Extract every line of the material below and reproduce it faithfully.

(DATA PROVIDED)
※

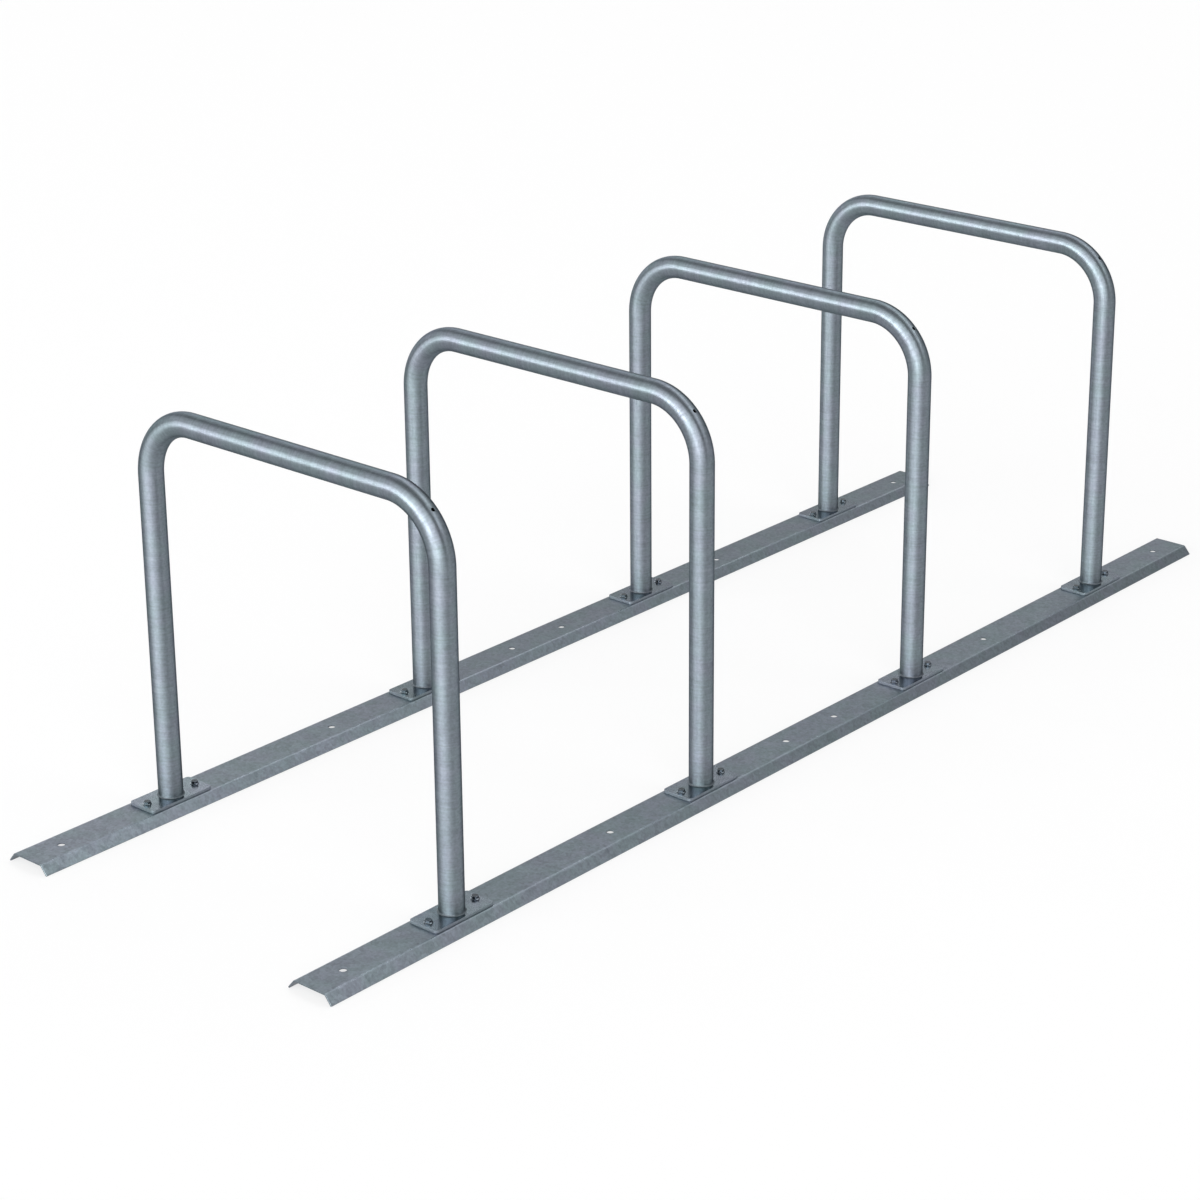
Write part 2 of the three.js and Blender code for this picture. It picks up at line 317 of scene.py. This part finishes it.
def make_hoop(number, material, inside_shade_material):
    name = f"hoop_{number}"
    low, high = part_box(name)
    y = (low.y + high.y) / 2
    rings = hoop_rings()
    vent_ring = min(range(len(rings)), key=lambda i: abs(rings[i][2] - VENT_TURN))
    skin = Skin()
    inner_radius = TUBE_RADIUS - TUBE_WALL
    start, end, square, edge = tube_wall(skin, rings, vent_ring, TUBE_RADIUS, y, True)
    rim = skin.row(vent_circle(edge, vent_ring, VENT_RADIUS + VENT_RIM, TUBE_RADIUS, y))
    mouth = skin.row(vent_circle(edge, vent_ring, VENT_RADIUS, TUBE_RADIUS - VENT_RIM, y))
    skin.band(square, rim)
    skin.band(rim, mouth)
    first_inside = len(skin.faces)
    inner_start, inner_end, inner_square, _ = tube_wall(skin, rings, vent_ring, inner_radius, y, False)
    inside = skin.row(vent_circle(edge, vent_ring, VENT_RADIUS, inner_radius, y))
    skin.band(mouth, inside)
    skin.band(inside, inner_square)
    # the inner wall and the vent's bore take the near-black second material, which is painted shade
    # inside the tube
    skin.other = set(range(first_inside, len(skin.faces)))
    skin.band(inner_start, start)
    skin.band(end, inner_end)
    return skin.piece(name, material, inside_shade_material)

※

(EXERCISE RESPONSE)
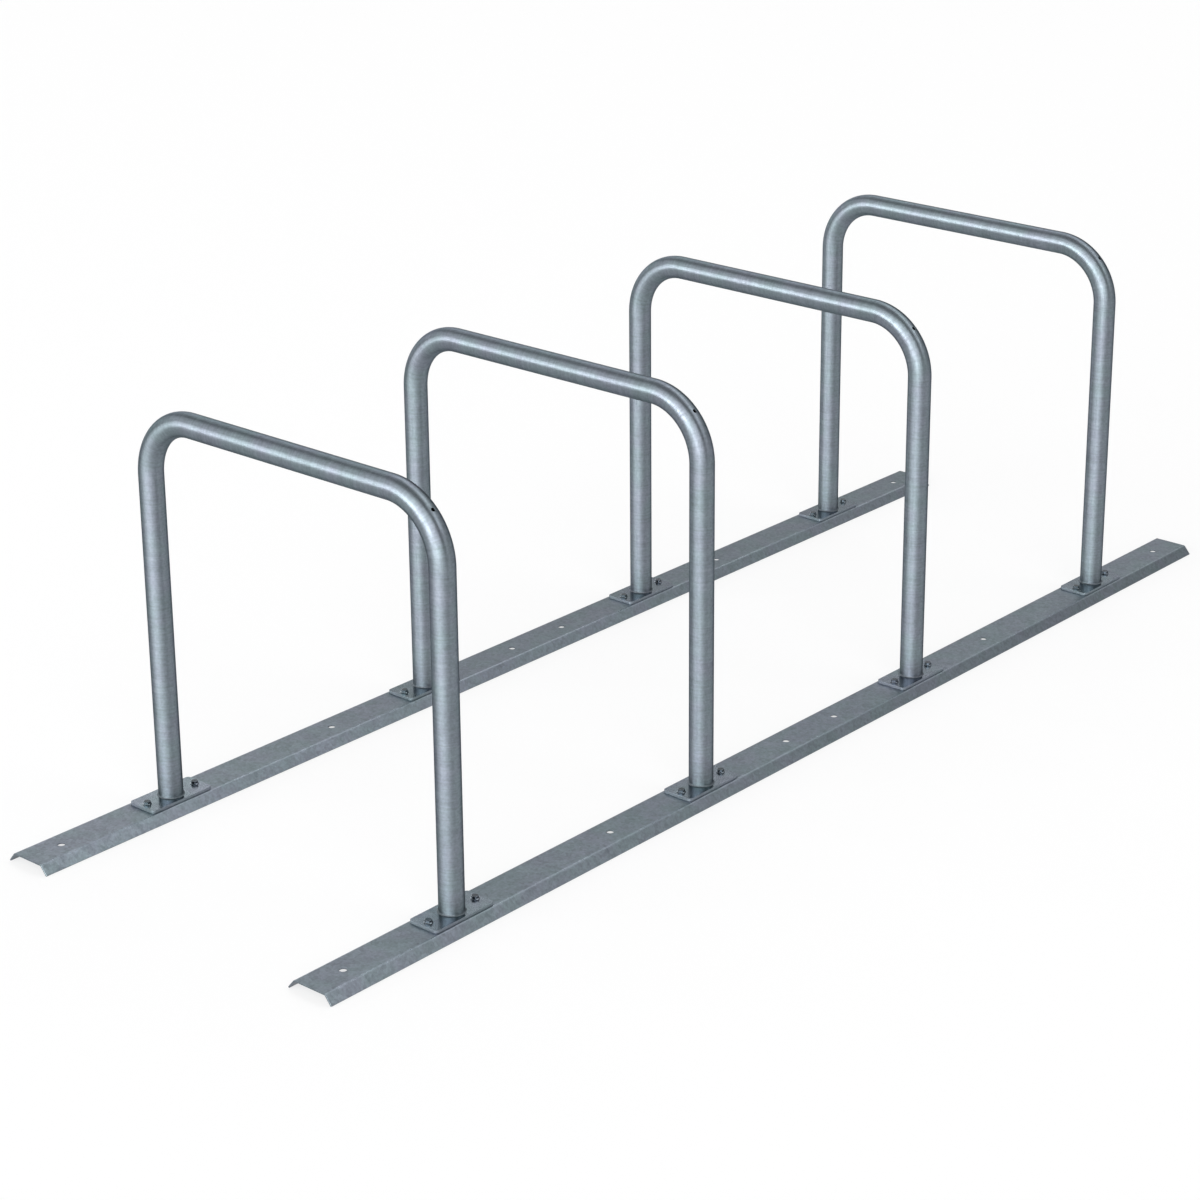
Write part 2 of the three.js and Blender code for this picture. It picks up at line 317 of scene.py. This part finishes it.
def make_hoop(number, material, inside_shade_material):
    name = f"hoop_{number}"
    low, high = part_box(name)
    y = (low.y + high.y) / 2
    rings = hoop_rings()
    vent_ring = min(range(len(rings)), key=lambda i: abs(rings[i][2] - VENT_TURN))
    skin = Skin()
    inner_radius = TUBE_RADIUS - TUBE_WALL
    start, end, square, edge = tube_wall(skin, rings, vent_ring, TUBE_RADIUS, y, True)
    rim = skin.row(vent_circle(edge, vent_ring, VENT_RADIUS + VENT_RIM, TUBE_RADIUS, y))
    mouth = skin.row(vent_circle(edge, vent_ring, VENT_RADIUS, TUBE_RADIUS - VENT_RIM, y))
    skin.band(square, rim)
    skin.band(rim, mouth)
    first_inside = len(skin.faces)
    inner_start, inner_end, inner_square, _ = tube_wall(skin, rings, vent_ring, inner_radius, y, False)
    inside = skin.row(vent_circle(edge, vent_ring, VENT_RADIUS, inner_radius, y))
    skin.band(mouth, inside)
    skin.band(inside, inner_square)
    # the inner wall and the vent's bore take the near-black second material, which is painted shade
    # inside the tube
    skin.other = set(range(first_inside, len(skin.faces)))
    skin.band(inner_start, start)
    skin.band(end, inner_end)
    return skin.piece(name, material, inside_shade_material)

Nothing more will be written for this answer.